4.12.20

Um dia sem geografia

Idles, “Kill Them With Kindness”, in https://www.youtube.com/watch?v=SELdxmlg2Cw

Na casa do meio. Onde a bússola se perdeu na arritmia das paredes. As inquietações aninhadas no luar intermitente são desmatadas. Como as vozes que povoam a noite. Não se sabe de onde proveem. Desde a candeia militantemente acesa, esboço o olhar confrangedor: “o mundo está às avessas”, protestam os conservadores sem remédio. Eu não o hei de consentir.

As ruas não parecem boa companhia. Estão desertas. E nem as iluminações natalícias conseguem romper o ar pesado que se arqueia sobre as casas, amordaçando-as. Não se sabe nada dos seus habitantes. Não se sabe se atravessam o tempo da ausência com ardis, como se fosse possível apressá-lo. Não se sabe se a angústia os consome até à medula e o suor é a lava insondável que se anuncia como seu templo. Não se pode perquirir o húmus subcutâneo. Palavras tontas ficam por conta da especulação. Não recuso a ruína dos oráculos.
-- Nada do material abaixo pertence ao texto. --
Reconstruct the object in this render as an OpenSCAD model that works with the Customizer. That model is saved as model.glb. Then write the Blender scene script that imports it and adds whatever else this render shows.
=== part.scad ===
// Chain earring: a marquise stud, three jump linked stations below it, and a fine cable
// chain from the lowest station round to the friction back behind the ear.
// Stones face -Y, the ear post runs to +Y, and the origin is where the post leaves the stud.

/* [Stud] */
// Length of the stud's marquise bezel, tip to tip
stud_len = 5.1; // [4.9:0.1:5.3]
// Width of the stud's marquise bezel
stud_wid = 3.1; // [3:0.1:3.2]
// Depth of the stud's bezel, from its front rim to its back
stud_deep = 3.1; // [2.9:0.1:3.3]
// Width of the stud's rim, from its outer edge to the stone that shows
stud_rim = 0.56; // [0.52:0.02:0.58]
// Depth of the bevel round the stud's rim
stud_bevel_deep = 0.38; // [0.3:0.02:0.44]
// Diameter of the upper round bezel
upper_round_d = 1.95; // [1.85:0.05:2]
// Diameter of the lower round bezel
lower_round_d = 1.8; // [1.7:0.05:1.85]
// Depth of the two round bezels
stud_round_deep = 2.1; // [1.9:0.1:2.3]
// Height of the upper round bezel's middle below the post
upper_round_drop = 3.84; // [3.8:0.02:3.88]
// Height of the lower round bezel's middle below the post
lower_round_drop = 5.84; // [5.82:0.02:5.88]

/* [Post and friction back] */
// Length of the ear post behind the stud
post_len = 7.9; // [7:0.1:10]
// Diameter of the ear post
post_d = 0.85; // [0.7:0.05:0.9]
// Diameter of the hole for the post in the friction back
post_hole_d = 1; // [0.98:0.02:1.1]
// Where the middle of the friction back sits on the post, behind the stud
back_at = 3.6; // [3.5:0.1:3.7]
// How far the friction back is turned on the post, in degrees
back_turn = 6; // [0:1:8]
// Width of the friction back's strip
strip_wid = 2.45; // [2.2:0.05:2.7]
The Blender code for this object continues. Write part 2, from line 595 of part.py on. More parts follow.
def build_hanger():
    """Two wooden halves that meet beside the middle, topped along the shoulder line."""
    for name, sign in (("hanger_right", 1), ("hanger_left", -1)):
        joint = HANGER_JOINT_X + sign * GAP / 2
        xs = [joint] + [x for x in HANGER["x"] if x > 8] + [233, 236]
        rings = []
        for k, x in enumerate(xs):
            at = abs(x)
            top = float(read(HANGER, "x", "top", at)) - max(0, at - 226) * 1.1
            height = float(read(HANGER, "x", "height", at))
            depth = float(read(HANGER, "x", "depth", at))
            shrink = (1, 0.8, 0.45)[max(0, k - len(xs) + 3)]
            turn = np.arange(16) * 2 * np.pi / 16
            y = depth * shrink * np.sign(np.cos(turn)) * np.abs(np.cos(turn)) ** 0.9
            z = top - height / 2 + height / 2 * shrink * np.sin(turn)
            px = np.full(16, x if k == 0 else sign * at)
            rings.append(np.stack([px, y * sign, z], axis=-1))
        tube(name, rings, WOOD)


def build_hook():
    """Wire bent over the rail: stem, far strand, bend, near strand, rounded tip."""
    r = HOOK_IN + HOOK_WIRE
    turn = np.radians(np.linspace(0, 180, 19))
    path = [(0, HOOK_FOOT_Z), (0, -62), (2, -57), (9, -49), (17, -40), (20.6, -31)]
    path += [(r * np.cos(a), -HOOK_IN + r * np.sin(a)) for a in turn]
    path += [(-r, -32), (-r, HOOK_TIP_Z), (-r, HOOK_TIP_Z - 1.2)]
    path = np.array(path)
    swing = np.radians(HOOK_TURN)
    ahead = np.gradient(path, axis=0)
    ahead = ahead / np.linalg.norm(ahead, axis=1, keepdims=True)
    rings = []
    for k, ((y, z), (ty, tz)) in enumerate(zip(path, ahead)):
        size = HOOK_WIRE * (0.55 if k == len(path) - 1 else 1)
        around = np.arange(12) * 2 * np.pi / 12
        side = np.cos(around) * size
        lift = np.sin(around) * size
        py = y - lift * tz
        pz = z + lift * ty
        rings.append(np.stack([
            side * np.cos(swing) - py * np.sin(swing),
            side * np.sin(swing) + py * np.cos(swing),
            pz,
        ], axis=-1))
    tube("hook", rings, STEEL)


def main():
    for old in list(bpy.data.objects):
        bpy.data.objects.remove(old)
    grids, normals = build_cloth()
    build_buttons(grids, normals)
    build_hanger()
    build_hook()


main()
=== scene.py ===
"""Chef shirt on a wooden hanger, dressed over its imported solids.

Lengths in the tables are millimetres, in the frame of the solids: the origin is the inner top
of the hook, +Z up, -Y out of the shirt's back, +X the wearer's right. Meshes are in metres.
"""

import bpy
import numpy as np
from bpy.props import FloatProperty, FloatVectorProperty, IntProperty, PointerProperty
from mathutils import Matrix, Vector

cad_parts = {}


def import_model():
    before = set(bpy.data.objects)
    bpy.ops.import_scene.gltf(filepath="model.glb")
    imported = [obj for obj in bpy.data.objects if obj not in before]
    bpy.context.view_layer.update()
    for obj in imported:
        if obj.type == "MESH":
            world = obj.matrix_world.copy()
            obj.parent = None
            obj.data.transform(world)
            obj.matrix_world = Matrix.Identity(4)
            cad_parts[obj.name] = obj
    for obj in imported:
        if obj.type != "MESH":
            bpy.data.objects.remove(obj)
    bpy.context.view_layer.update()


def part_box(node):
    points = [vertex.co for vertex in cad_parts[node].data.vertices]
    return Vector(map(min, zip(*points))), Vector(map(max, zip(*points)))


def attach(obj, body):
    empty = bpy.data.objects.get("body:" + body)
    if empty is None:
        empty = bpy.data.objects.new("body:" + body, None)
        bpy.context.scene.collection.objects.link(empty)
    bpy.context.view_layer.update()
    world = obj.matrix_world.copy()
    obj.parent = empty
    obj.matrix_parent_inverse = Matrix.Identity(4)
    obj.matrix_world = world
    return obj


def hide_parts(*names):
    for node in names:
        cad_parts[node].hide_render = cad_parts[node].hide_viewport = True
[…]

A fala sentida é a medalha dos lamentos que se orquestram desde a manhã baça. Os olhos marcados, como se se deitassem sobre as pálpebras, alinhavam o compêndio dos infaustos. Segue-se um cortejo de apiedados, que caminham em forma de via sacra como se fosse imperativo expiarem a angústia diante de olhares que destilam mesquinhez. Estes dias não têm lugar. Eles acontecem, mas não têm um lugar geográfico. São órfãos. 

Os arbustos exibem os despojos da humidade noturna e os olhares que os inventariam encontram redenção. As pequenas gotículas presas nas hastes dos arbustos são recolhidas, como é o ofício das abelhas em polinização. É disso que precisamos: de um tempo arrastado, dias metamorfoseados em semanas, semanas em meses, as palavras reduzidas à sua simplicidade, como se o idioma fosse reinventado a partir do nada. 

Não quero outras bandeiras. Não me imponham hinos nem medalhas de bom comportamento. Dispenso as tiranias disfarçadas de magnanimidade, como se houvesse entes predestinados para emoldurar o sentir do todo. Prefiro hibernar nas ameias de um lugar irrepetível e dele fazer um tempo irrepetível. Como se desse tempo extraísse a parte sumarenta e o exibisse como tradução da minha meã condição. Um dia sem geografia, subtraído às garras ancilares dos patriarcas da beatitude. Até que seja só eu, sem o tempo por desamparo, e as palavras sem fronteiras a adornar o horizonte que testemunha o meu olhar.